#### [Task details]
From the line containing "rolled_section().extrude(FreeCAD.Vector(0, rail_length, 0))" through the line containing "points = [vertex.co", retype each line exactly; include both end lines and nothing beyond them.

#### [Supplied material]
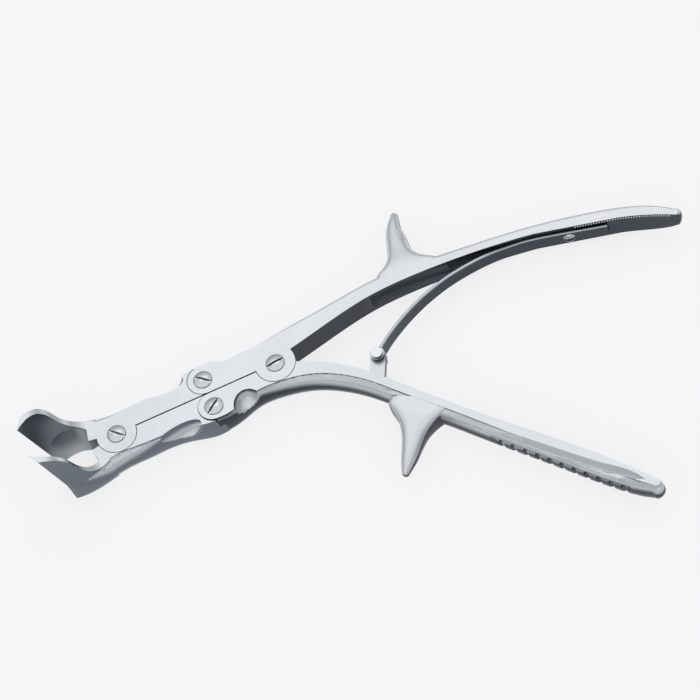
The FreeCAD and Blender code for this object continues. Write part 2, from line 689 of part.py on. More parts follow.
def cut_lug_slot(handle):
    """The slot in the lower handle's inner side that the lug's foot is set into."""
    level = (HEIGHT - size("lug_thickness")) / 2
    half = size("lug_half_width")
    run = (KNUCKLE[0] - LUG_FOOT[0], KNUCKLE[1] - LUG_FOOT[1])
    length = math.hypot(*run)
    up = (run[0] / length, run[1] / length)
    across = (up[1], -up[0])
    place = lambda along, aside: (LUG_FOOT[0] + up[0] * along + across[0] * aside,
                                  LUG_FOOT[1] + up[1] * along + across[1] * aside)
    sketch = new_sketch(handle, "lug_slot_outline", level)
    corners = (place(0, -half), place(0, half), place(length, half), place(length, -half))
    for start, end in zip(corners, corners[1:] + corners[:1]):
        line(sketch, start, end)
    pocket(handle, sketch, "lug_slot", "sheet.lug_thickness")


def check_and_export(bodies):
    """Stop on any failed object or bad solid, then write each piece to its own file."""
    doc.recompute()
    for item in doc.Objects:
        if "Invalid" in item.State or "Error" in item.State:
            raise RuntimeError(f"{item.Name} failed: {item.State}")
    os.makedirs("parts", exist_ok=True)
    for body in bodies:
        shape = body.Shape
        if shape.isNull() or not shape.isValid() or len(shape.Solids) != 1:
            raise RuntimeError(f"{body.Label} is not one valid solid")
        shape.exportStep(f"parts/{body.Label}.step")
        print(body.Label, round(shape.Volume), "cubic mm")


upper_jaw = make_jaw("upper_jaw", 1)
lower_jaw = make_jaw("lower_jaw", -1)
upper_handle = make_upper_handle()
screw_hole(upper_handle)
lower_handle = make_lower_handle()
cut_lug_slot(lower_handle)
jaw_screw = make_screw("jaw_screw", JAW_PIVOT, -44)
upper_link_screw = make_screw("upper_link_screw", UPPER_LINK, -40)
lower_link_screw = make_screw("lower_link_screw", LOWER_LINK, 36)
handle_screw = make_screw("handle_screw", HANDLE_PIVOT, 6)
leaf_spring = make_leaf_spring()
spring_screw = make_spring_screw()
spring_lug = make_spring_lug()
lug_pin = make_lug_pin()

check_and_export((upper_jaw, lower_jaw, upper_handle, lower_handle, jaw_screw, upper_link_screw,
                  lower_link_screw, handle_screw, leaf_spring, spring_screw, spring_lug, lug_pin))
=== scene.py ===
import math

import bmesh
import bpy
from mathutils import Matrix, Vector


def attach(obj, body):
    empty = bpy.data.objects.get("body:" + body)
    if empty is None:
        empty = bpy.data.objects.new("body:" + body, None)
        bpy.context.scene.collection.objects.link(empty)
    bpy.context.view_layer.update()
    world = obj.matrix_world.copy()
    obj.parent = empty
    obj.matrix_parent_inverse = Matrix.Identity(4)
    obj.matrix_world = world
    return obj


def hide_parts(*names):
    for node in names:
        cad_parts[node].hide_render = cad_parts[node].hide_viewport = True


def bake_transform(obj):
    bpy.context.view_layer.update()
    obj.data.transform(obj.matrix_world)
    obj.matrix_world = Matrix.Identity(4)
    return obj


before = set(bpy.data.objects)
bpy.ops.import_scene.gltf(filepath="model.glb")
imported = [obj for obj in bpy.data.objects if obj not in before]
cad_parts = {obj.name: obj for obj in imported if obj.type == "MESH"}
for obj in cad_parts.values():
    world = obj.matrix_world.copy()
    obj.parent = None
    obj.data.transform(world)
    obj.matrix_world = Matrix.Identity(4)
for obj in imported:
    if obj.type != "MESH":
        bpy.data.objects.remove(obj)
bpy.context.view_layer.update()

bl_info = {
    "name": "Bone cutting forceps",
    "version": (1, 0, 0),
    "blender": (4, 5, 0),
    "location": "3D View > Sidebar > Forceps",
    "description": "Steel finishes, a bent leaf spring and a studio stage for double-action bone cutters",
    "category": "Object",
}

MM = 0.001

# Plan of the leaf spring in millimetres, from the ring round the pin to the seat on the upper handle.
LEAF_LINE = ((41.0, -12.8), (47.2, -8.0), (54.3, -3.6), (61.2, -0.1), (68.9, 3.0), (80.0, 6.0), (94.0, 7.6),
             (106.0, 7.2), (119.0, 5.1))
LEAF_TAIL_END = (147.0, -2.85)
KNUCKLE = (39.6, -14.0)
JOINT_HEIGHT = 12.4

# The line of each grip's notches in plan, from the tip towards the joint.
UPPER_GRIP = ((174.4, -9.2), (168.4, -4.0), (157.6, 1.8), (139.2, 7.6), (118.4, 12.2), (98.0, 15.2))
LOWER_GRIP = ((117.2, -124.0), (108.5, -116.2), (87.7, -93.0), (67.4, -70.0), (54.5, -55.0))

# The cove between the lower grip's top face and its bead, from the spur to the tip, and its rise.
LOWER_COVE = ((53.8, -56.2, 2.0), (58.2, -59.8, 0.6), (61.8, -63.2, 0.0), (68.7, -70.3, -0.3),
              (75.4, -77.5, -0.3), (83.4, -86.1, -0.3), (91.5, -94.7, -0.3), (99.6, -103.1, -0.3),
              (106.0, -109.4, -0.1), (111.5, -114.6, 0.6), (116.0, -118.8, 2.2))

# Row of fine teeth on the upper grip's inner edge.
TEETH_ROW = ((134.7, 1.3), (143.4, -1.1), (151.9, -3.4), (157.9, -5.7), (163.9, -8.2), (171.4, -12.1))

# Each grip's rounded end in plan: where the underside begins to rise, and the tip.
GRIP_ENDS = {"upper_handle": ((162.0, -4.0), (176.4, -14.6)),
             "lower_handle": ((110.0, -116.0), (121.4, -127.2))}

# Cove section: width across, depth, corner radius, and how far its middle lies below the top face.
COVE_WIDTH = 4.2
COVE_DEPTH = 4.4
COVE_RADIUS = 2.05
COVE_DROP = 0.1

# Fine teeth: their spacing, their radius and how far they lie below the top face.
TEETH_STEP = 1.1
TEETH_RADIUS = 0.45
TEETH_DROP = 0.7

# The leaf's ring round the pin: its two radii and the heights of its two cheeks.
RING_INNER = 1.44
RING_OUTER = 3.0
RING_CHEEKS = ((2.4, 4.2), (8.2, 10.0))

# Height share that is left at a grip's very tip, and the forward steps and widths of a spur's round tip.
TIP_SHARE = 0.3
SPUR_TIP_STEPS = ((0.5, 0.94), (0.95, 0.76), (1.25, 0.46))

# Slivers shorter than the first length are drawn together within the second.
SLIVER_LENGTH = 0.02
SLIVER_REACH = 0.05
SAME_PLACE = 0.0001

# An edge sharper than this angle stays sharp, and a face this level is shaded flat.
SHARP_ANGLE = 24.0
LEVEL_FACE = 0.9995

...

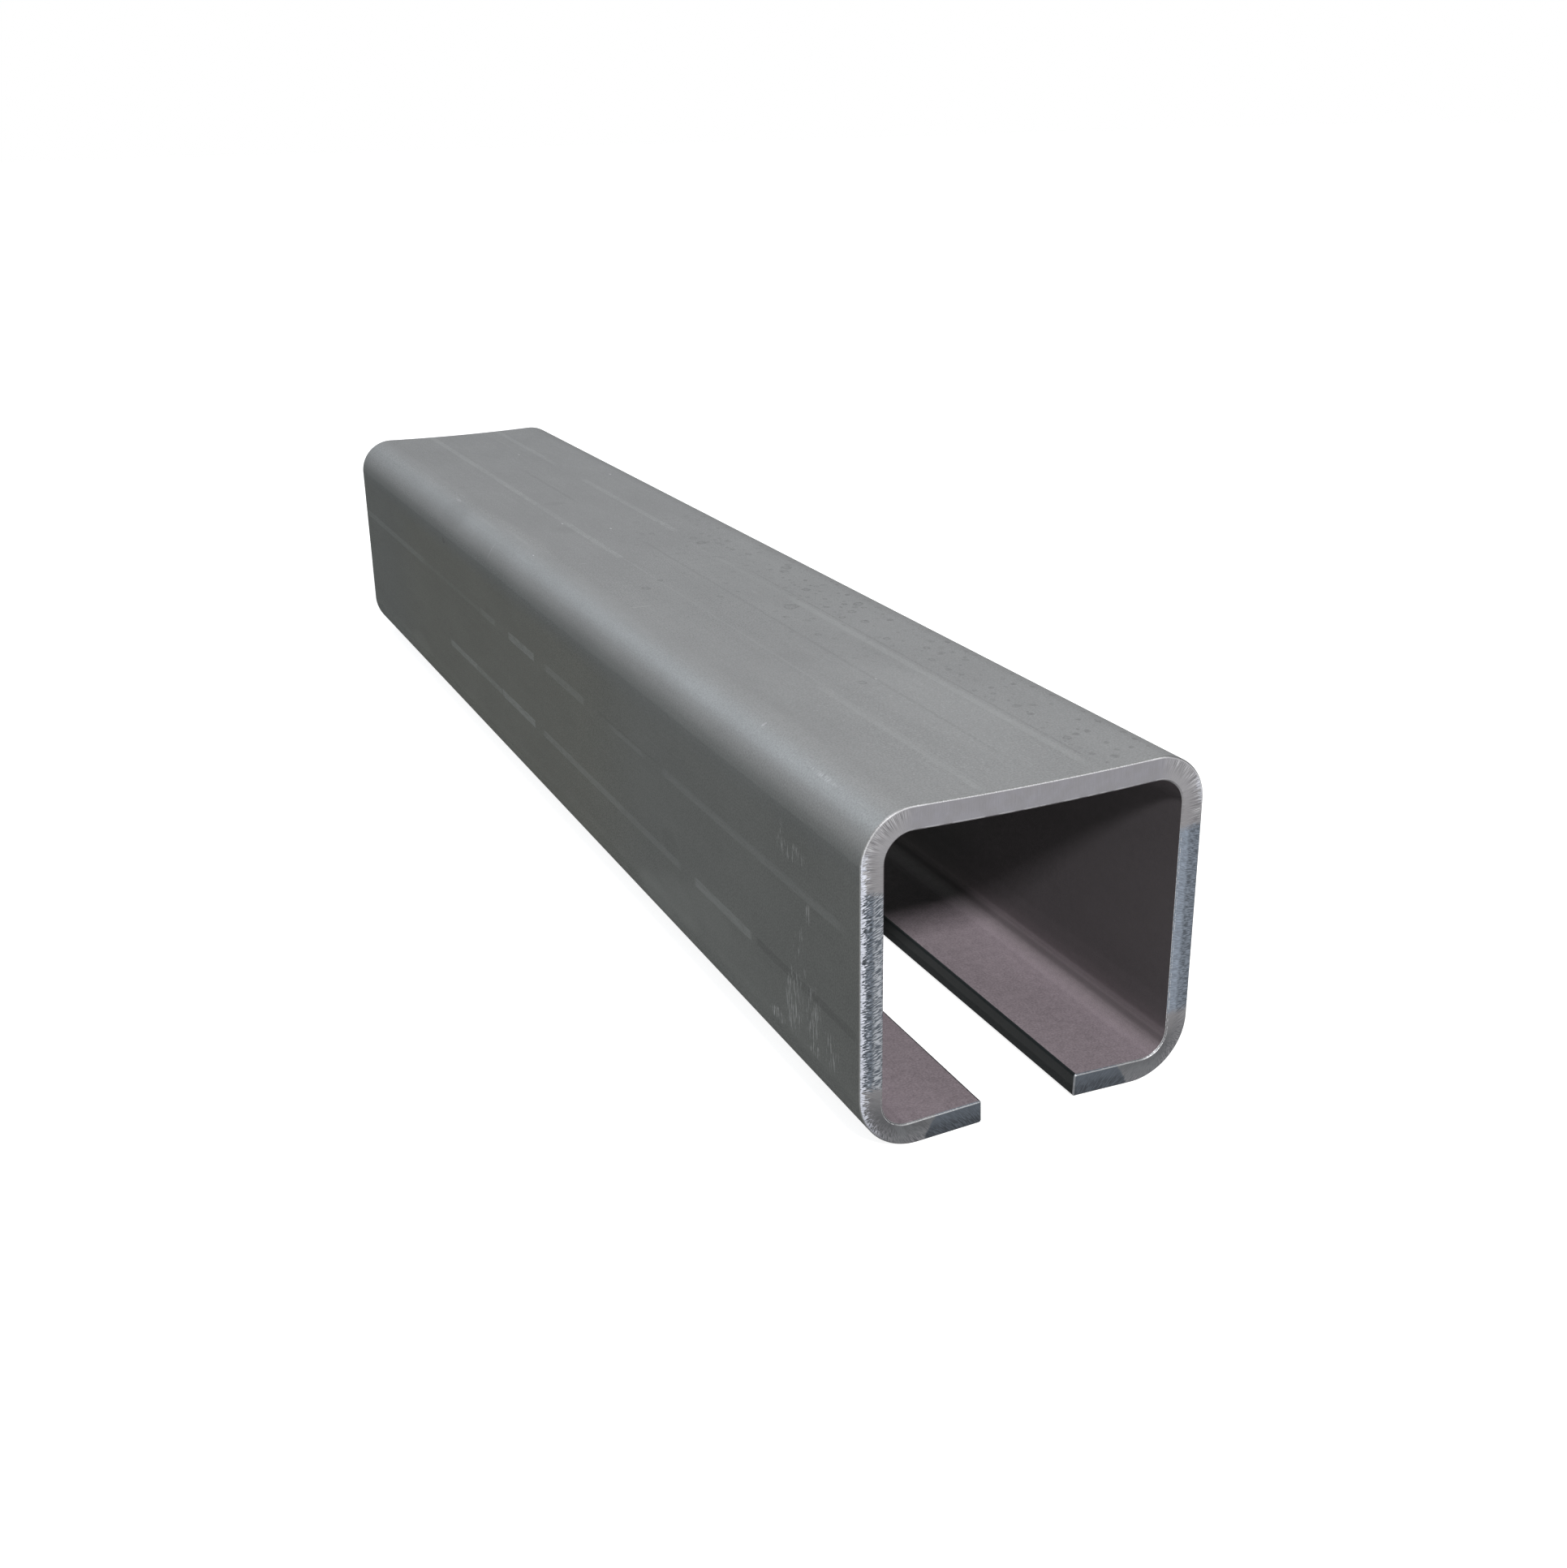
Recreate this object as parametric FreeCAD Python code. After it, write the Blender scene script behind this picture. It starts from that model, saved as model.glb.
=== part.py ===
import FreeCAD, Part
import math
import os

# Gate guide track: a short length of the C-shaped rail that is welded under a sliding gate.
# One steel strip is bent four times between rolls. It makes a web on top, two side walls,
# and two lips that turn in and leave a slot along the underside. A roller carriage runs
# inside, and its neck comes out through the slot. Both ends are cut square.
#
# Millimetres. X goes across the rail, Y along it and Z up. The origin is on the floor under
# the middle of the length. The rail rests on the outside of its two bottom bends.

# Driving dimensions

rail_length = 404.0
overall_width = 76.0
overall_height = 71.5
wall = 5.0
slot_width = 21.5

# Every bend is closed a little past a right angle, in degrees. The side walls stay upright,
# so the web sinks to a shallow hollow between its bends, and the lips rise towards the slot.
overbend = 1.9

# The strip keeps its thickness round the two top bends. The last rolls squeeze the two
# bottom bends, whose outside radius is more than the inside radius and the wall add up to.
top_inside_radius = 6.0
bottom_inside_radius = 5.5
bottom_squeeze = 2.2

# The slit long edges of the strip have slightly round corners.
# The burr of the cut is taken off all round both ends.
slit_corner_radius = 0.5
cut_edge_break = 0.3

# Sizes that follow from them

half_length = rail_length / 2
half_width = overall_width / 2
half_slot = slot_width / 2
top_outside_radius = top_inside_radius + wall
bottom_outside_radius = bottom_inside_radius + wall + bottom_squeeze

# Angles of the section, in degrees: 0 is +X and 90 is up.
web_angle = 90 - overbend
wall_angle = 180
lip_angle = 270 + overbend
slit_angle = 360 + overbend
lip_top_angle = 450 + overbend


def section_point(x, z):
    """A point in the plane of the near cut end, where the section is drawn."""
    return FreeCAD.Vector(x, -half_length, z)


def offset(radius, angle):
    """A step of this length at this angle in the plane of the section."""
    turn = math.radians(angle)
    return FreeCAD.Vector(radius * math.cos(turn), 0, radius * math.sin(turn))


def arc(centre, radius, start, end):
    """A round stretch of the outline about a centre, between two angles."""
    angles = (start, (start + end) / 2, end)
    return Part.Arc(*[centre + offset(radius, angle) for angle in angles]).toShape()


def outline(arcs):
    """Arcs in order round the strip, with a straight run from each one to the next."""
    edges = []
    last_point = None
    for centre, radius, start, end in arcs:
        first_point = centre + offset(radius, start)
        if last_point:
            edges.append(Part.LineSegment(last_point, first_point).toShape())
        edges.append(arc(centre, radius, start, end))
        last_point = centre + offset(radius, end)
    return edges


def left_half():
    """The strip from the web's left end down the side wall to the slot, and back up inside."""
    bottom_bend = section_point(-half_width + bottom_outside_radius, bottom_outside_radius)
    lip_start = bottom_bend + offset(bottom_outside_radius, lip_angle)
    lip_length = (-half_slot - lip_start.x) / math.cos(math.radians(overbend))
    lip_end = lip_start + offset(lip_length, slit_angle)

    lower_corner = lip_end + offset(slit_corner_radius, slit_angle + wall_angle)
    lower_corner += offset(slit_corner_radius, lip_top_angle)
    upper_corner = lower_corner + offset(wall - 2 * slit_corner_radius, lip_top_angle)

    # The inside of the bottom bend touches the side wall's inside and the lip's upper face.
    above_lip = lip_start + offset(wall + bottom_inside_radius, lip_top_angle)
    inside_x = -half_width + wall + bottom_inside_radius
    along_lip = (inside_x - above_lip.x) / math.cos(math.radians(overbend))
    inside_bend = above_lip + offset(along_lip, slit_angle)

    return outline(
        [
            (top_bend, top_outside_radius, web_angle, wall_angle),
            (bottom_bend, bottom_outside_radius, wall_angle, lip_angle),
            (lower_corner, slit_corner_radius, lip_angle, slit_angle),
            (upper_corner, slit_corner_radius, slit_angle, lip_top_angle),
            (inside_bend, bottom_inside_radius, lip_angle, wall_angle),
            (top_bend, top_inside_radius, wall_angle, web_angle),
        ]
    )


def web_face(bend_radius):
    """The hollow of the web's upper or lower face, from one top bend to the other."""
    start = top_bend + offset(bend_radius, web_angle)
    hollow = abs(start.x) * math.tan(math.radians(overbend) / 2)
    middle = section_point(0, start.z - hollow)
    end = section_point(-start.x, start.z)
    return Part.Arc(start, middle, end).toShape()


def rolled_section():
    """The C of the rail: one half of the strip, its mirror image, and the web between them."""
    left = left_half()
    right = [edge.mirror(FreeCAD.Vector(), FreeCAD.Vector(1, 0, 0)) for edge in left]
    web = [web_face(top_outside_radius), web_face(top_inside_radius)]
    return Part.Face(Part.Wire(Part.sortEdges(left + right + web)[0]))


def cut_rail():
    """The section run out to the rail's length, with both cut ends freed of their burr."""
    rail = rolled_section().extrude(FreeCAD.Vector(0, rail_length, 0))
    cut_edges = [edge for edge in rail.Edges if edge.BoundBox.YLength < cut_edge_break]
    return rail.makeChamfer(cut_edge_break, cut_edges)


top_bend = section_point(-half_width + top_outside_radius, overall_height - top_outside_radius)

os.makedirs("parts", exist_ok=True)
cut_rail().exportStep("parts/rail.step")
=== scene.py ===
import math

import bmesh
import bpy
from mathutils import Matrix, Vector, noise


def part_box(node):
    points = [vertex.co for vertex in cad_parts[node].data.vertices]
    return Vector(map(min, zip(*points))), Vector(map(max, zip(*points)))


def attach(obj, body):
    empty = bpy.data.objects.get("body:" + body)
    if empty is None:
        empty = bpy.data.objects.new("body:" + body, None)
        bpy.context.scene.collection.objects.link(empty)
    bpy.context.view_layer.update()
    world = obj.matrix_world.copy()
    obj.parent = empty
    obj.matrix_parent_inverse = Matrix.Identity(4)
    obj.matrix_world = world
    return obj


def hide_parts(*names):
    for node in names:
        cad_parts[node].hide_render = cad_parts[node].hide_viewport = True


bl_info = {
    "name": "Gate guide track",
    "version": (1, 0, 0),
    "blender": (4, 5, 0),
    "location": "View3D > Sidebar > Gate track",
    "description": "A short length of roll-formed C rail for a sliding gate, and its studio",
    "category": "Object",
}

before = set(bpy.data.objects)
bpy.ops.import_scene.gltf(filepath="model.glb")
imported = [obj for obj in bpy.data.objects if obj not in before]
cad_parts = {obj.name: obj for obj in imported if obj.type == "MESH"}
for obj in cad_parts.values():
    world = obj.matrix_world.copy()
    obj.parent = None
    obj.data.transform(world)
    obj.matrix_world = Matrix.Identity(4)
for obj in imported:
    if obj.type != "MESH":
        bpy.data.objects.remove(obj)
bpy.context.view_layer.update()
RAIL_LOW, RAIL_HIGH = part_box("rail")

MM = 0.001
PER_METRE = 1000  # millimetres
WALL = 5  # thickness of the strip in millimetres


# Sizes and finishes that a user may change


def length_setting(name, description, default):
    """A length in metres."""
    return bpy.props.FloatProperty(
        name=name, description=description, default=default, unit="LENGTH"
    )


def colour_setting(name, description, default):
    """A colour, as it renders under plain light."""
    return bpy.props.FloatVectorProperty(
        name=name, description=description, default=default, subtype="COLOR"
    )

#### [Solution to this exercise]
    rail = rolled_section().extrude(FreeCAD.Vector(0, rail_length, 0))
    cut_edges = [edge for edge in rail.Edges if edge.BoundBox.YLength < cut_edge_break]
    return rail.makeChamfer(cut_edge_break, cut_edges)


top_bend = section_point(-half_width + top_outside_radius, overall_height - top_outside_radius)

os.makedirs("parts", exist_ok=True)
cut_rail().exportStep("parts/rail.step")
=== scene.py ===
import math

import bmesh
import bpy
from mathutils import Matrix, Vector, noise


def part_box(node):
    points = [vertex.co for vertex in cad_parts[node].data.vertices]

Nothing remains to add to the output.